====== Provided data ======

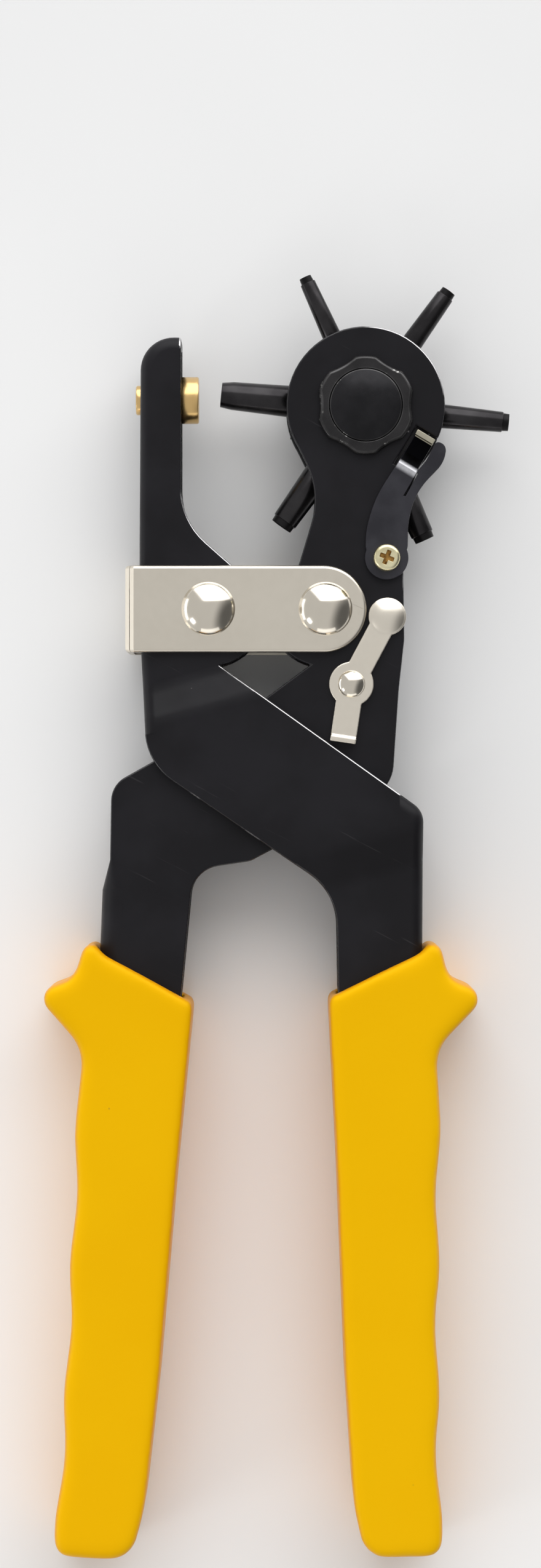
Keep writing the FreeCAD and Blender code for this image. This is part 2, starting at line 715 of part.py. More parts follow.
def hole_radius(index):
    """Half the hole that a tube cuts: the first tube is the largest, and the next after it the smallest."""
    place = (index - 1) % TUBE_COUNT
    return (SMALLEST_HOLE + (LARGEST_HOLE - SMALLEST_HOLE) * place / (TUBE_COUNT - 1)) / 2


def tube_radii(index):
    """Root, neck and edge radius of one tube."""
    hole = hole_radius(index)
    return hole + TUBE_ROOT_WALL, hole + TUBE_BODY_WALL, hole + TUBE_EDGE_WALL


def make_punch_tubes():
    """Six tapered tubes pressed into the wheel: the largest ends in a bevel, the others in a thin ring."""
    hub = hub_centre()
    tip = tip_reach()
    for index in range(TUBE_COUNT):
        root, neck, edge = tube_radii(index)
        hole = hole_radius(index)
        way = polar(CENTRE, 1, FIRST_TUBE_ANGLE - FULL_TURN / TUBE_COUNT * index)
        shank_start = WHEEL_RADIUS - TUBE_SHANK_DEPTH + SEAT_GAP
        shoulder = WHEEL_RADIUS + END_PLAY
        shank = tube_along(root - TUBE_BODY_WALL, hub + way * shank_start, way, shoulder - shank_start)
        length, end_root = (TUBE_BEVEL, neck) if index == 0 else (TUBE_RING_LENGTH, edge + TUBE_RING_TAPER)
        body = Part.makeCone(root, neck, tip - length - shoulder, hub + way * shoulder, way)
        end = Part.makeCone(end_root, edge, length, hub + way * (tip - length), way)
        tube = joined(shank, body, end)
        bore = tube_along(hole, hub + way * (shank_start + TUBE_FLOOR), way, tip + OVERRUN)
        parts["punch_tube_%d" % (index + 1)] = tube.cut(bore)


def scalloped_washer(low, high, centre):
    """A washer with lobes round its rim and a shallow hollow between each two."""
    step = FULL_TURN / LOBE_COUNT
    half_lobe = step * LOBE_WIDTH_SHARE / 2
    edges = []
    for lobe in range(LOBE_COUNT):
        middle = step * (lobe + 1 / 2)
        start, crown, stop, after = (polar(centre, WASHER_RADIUS, middle + turn)
                                     for turn in (-half_lobe, 0, half_lobe, step - half_lobe))
        hollow = polar(centre, WASHER_RADIUS - WASHER_HOLLOW, middle + step / 2)
        edges.append(Part.Arc(start, crown, stop).toShape())
        edges.append(Part.Arc(stop, hollow, after).toShape())
    face = Part.Face(Part.Wire(edges))
    face.translate(Z_WAY * low)
    washer = face.extrude(Z_WAY * (high - low))
    rim = [edge for edge in washer.Edges if abs(edge.CenterOfMass.z - high) < FINE]
    return washer.makeChamfer(WASHER_CHAMFER, rim)


def make_axle_set():
    """The axle with its front cap, the rear cap, a scalloped washer on each face and two thrust washers."""
    hub = hub_centre()
    top = LOW_OUT + WASHER_THICKNESS
    washer = scalloped_washer(LOW_OUT, top, hub)
    recess = top - CAP_RIM
    washer = washer.cut(rod(CAP_RADIUS + END_PLAY, recess, top + FINE, hub))
    washer = washer.cut(rod(AXLE_RADIUS + SEAT_GAP, LOW_OUT, top, hub))
    parts["hub_washer_front"], parts["hub_washer_rear"] = both_sides(washer)
    cap = rod(CAP_RADIUS, recess, recess + CAP_RIM, hub)
    cap = joined(cap, dome(CAP_RADIUS, CAP_DOME_HEIGHT, recess + CAP_RIM, hub))
    shaft = rod(AXLE_RADIUS, -recess - CAP_RIM, recess, hub)
    parts["wheel_axle"] = joined(cap, shaft)
    parts["axle_cap_rear"] = mirrored(cap).cut(rod(AXLE_RADIUS + SEAT_GAP, -recess - CAP_RIM, recess, hub))
    thrust = rod(THRUST_RADIUS, WHEEL_HALF_WIDTH + SEAT_GAP, WHEEL_HALF_WIDTH + THRUST_THICKNESS, hub)
    thrust = thrust.cut(rod(AXLE_RADIUS + RUNNING_GAP, 0, LOW_IN, hub))
    parts["thrust_washer_front"], parts["thrust_washer_rear"] = both_sides(thrust)


def index_screw_centre():
    return spot(*placed((INDEX_SCREW_SHARES,))[0])


def tongue_way():
    return polar(CENTRE, 1, TONGUE_ANGLE)


def tongue_start():
    return spot(*placed((TONGUE_START_SHARES,))[0])


def tongue_tip_centre():
    return tongue_start() + tongue_way() * (TONGUE_LENGTH - TONGUE_LIP - TONGUE_NIB_LENGTH / 2)


def turned_block(length_from, length_to, half_width, low, high):
    """A block in line with the tongue, from its start."""
    block = box(length_from, length_to, -half_width, half_width, low, high)
    block.rotate(CENTRE, Z_WAY, TONGUE_ANGLE)
    block.translate(tongue_start())
    return block


def index_window():
    """The window in the front plate that lets the tongue reach the wheel."""
    return turned_block(-WINDOW_MARGIN, TONGUE_LENGTH + WINDOW_MARGIN, TONGUE_WIDTH / 2 + WINDOW_MARGIN,
                        0, LOW_OUT + FINE)


def make_index_spring():
    """The leaf that stops the wheel: a base under the screw, a tongue bent into the window, and a finger."""
    low = LOW_OUT + INDEX_LIFT_GAP
    high = low + INDEX_SHEET
    screw = index_screw_centre()
    base = rod(INDEX_BASE_RADIUS_SHARE * PLATE_LENGTH, low, high, screw)
    left = placed(INDEX_LEFT_EDGE_SHARES)
    finger = placed(INDEX_FINGER_SHARES)
    start = tongue_start()
    side = tongue_way().cross(Z_WAY) * (TONGUE_WIDTH / 2)
    root_left, root_right = start - side, start + side
    leaf = slab(left + [(root_left.x, root_left.y, 0), (root_right.x, root_right.y, 0)] + finger, low, high)
    slit_end = spot(*placed((SLIT_END_SHARES,))[0])
    slit_half = SLIT_WIDTH_SHARE * PLATE_LENGTH / 2
    slit_way = root_right + tongue_way() * TONGUE_LENGTH - slit_end
    slit_way.normalize()
    across = slit_way.cross(Z_WAY)
    far = slit_end + slit_way * (root_right - slit_end).Length
    corners = [slit_end - across * slit_half, far - across * slit_half, far + across * slit_half,
               slit_end + across * slit_half]
    leaf = leaf.cut(slab([(p.x, p.y, 0) for p in corners], low - FINE, high + FINE))
    section_low = WHEEL_HALF_WIDTH + TONGUE_TIP_GAP
    dip = section_low + INDEX_SHEET / 2
    nib = TONGUE_LENGTH - TONGUE_LIP - TONGUE_NIB_LENGTH
    profile = [
        (-FINE, high), (-FINE, low), (TONGUE_RAMP, dip), (nib, dip),
        (nib + TONGUE_NIB_LENGTH / 4, section_low),
        (TONGUE_LENGTH - TONGUE_LIP / 2, section_low), (TONGUE_LENGTH, dip), (TONGUE_LENGTH, high),
        (TONGUE_LENGTH - TONGUE_LIP, high), (TONGUE_LENGTH - TONGUE_LIP, dip + INDEX_SHEET),
        (TONGUE_RAMP + INDEX_SHEET / 2, dip + INDEX_SHEET),
    ]
    corners = [spot(x, -TONGUE_WIDTH / 2, z) for x, z in profile]
    tongue = Part.Face(Part.makePolygon(corners + corners[:1])).extrude(Y_WAY * TONGUE_WIDTH)
    tongue.rotate(CENTRE, Z_WAY, TONGUE_ANGLE)
    tongue.translate(start)
    spring = joined(leaf, base, tongue)
    hole = rod(SCREW_RADIUS + INDEX_HOLE_PLAY, low - FINE, high + FINE, screw)
    parts["index_spring"] = spring.cut(hole)


def make_index_screw():
    """A pan head screw with a cross recess, tapped into the front plate."""
    screw = index_screw_centre()
    seat = LOW_OUT + INDEX_LIFT_GAP + INDEX_SHEET + SEAT_GAP
    head = rod(SCREW_HEAD_RADIUS, seat, seat + SCREW_HEAD_HEIGHT, screw)
    top = [edge for edge in bend_circles(head) if edge.CenterOfMass.z > seat + FINE]
    head = head.makeFillet(SCREW_HEAD_ROUND, top)
    floor = seat + SCREW_HEAD_HEIGHT - SCREW_RECESS_DEPTH
    along, across = SCREW_RECESS_LENGTH, SCREW_RECESS_WIDTH
    for length, width in ((along, across), (across, along)):
        slot = box(-length / 2, length / 2, -width / 2, width / 2, floor, floor + OVERRUN)
        slot.translate(screw)
        head = head.cut(slot)
    parts["index_screw"] = joined(head, rod(SCREW_RADIUS, LOW_IN, seat, screw))


def latch_pivot():
    return spot(*placed((LATCH_PIVOT_SHARES,))[0])


def crossing_edge_distance():
    """From the latch pivot to the upper edge of the crossing plate, which the latch holds."""
    shoulder = spot(*placed(ANVIL_LEVER_LEFT_SHARES)[-1][:2])
    notch = polar(PIVOT_LEFT, KNUCKLE_RADIUS, LEFT_KNUCKLE_FROM)
    way = notch - shoulder
    way.normalize()
    return abs(way.cross(latch_pivot() - shoulder).z)


def make_latch():
    """The sheet latch: an eye on the rivet, an arm that ends at the crossing plate and a domed thumb end."""
    low = LINK_IN
    high = low + LATCH_SHEET
    pivot = latch_pivot()
    reach = crossing_edge_distance() - LATCH_EDGE_GAP
    arm_half = LATCH_ARM_WIDTH / 2
    arm_length = math.sqrt(reach ** 2 - arm_half ** 2)
    arm = box(-arm_half, arm_half, -arm_length, 0, low, high)
    lip = box(-arm_half, arm_half, -arm_length, LATCH_SHEET - arm_length, low, high + LATCH_LIP)
    for piece in (arm, lip):
        piece.rotate(CENTRE, Z_WAY, -LATCH_ARM_TILT)
        piece.translate(pivot)
    thumb_reach = LINK_RIGHT_REACH + LATCH_THUMB_GAP + LATCH_THUMB_RADIUS
    thumb = PIVOT_RIGHT + spot(math.sqrt(thumb_reach ** 2 - LATCH_THUMB_DROP ** 2), -LATCH_THUMB_DROP)
    way = thumb - pivot
    neck = box(0, way.Length, -LATCH_NECK_WIDTH / 2, LATCH_NECK_WIDTH / 2, low, high)
    neck.rotate(CENTRE, Z_WAY, math.degrees(math.atan2(way.y, way.x)))
    neck.translate(pivot)
    eye = rod(LATCH_EYE_RADIUS, low, high, pivot)
    pad = rod(LATCH_THUMB_RADIUS, low, high, thumb)
    boss = dome(LATCH_THUMB_RADIUS - LATCH_THUMB_RIM, LATCH_THUMB_DOME, high, thumb)
    latch = joined(eye, arm, lip, neck, pad, boss)
    parts["latch"] = latch.cut(rod(LATCH_RIVET_RADIUS + RUNNING_GAP, low - FINE, high + FINE, pivot))


def make_latch_rivet():
    """The rivet that the latch swings on, closed over inside the front plate."""
    pivot = latch_pivot()
    seat = LINK_IN + LATCH_SHEET + RUNNING_GAP
    shaft = rod(LATCH_RIVET_RADIUS, LOW_IN, seat, pivot)
    head = dome(LATCH_RIVET_HEAD_RADIUS, LATCH_RIVET_HEAD_HEIGHT, seat, pivot)
    tail = rod(LATCH_RIVET_TAIL_RADIUS, LOW_IN - LATCH_RIVET_TAIL, LOW_IN, pivot)
    parts["latch_rivet"] = joined(shaft, head, tail)


def make_grips():
    """The two plastic grips: one outline with three finger waves, mirrored and turned for the left handle."""
    outline = placed(GRIP_SHARES, GRIP_LENGTH)
    blank = slab(outline, -GRIP_HALF_DEPTH, GRIP_HALF_DEPTH)
    rims = [edge for edge in blank.Edges if abs(abs(edge.CenterOfMass.z) - GRIP_HALF_DEPTH) < FINE]
    blank = blank.makeFillet(GRIP_ROUNDING, rims)
    right = blank.copy()
    right.translate(spot(*placed((RIGHT_GRIP_PLACE_SHARES,))[0]))
    left = blank.mirror(CENTRE, X_WAY)
    left.rotate(CENTRE, Z_WAY, -LEFT_GRIP_TURN)
    left.translate(spot(*placed((LEFT_GRIP_PLACE_SHARES,))[0]))
    for name, grip, lever in (("right", right, anvil_lever_outline()), ("left", left, wheel_lever_outline())):
        face = Part.Face(rounded_wire(lever)).makeOffset2D(GRIP_POCKET_GAP)
        depth = LOW_OUT + GRIP_POCKET_GAP
        face.translate(Z_WAY * -depth)
        parts["grip_" + name] = grip.cut(face.extrude(Z_WAY * (2 * depth)))


def main():
    make_link()
    make_link_rivets()
    make_opening_spring()
    make_anvil_lever()
    make_anvil()
    make_wheel_lever()
    make_punch_wheel()
    make_punch_tubes()
    make_axle_set()
    make_index_spring()
    make_index_screw()
    make_latch()
    make_latch_rivet()
    make_grips()

    whole = Part.makeCompound(list(parts.values())).optimalBoundingBox(False, False)
    origin = spot(whole.Center.x, whole.Center.y, whole.ZMin)
    for name, shape in parts.items():
        shape.translate(-origin)
        shape.exportStep("parts/%s.step" % name)
        facts = (name, shape.Volume, len(shape.Solids), shape.isValid())
        print("%-22s %8.1f mm3, %d solid, valid %s" % facts)
    print("midway between the link pivots is at %.3f, %.3f, %.3f" % tuple(-origin))
    print("size %.2f x %.2f x %.2f mm" % (whole.XLength, whole.YLength, whole.ZLength))


main()
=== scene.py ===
"""The looks of the revolving hole punch pliers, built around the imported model."""

import logging
import math
from dataclasses import dataclass
from enum import Enum
from functools import cache
from typing import Callable

import bpy
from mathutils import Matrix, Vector
from mathutils.bvhtree import BVHTree


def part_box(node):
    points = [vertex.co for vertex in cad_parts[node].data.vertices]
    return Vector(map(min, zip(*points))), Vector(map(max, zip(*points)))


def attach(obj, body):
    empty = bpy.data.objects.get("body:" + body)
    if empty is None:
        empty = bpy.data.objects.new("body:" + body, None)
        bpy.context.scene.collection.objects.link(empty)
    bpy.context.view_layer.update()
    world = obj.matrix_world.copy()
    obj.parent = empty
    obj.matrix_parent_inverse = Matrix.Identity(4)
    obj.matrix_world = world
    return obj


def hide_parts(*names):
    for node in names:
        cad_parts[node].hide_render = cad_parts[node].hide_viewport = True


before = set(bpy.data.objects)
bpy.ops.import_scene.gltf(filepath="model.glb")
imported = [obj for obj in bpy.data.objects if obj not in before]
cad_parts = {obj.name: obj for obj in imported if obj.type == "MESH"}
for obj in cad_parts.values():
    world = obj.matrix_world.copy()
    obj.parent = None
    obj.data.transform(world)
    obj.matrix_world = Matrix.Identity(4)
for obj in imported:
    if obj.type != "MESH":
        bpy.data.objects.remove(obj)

log = logging.getLogger("punch_pliers")

MM = 0.001
UP = Vector((0, 0, 1))
MERGE_DISTANCE = 1e-6
FLAT_ANGLE = math.radians(0.3)
SMOOTH_ANGLE = math.radians(30)
SHARP_ANGLE = math.radians(40)
STRAY_SHARE = 0.55
FLAT_SHARE = 0.93
CORNER_SHARE = 0.3
LEAST_SLANT = 0.01
DOME_RINGS = 14
CROWN_GAP = 0.5
CURVED_SIDES = 9
FINE_SIDES = 96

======

◆ Work to be completed
Tally the lines of the listing in which the word "names" occurs, and state the total alone.

◆ Finished exercise
2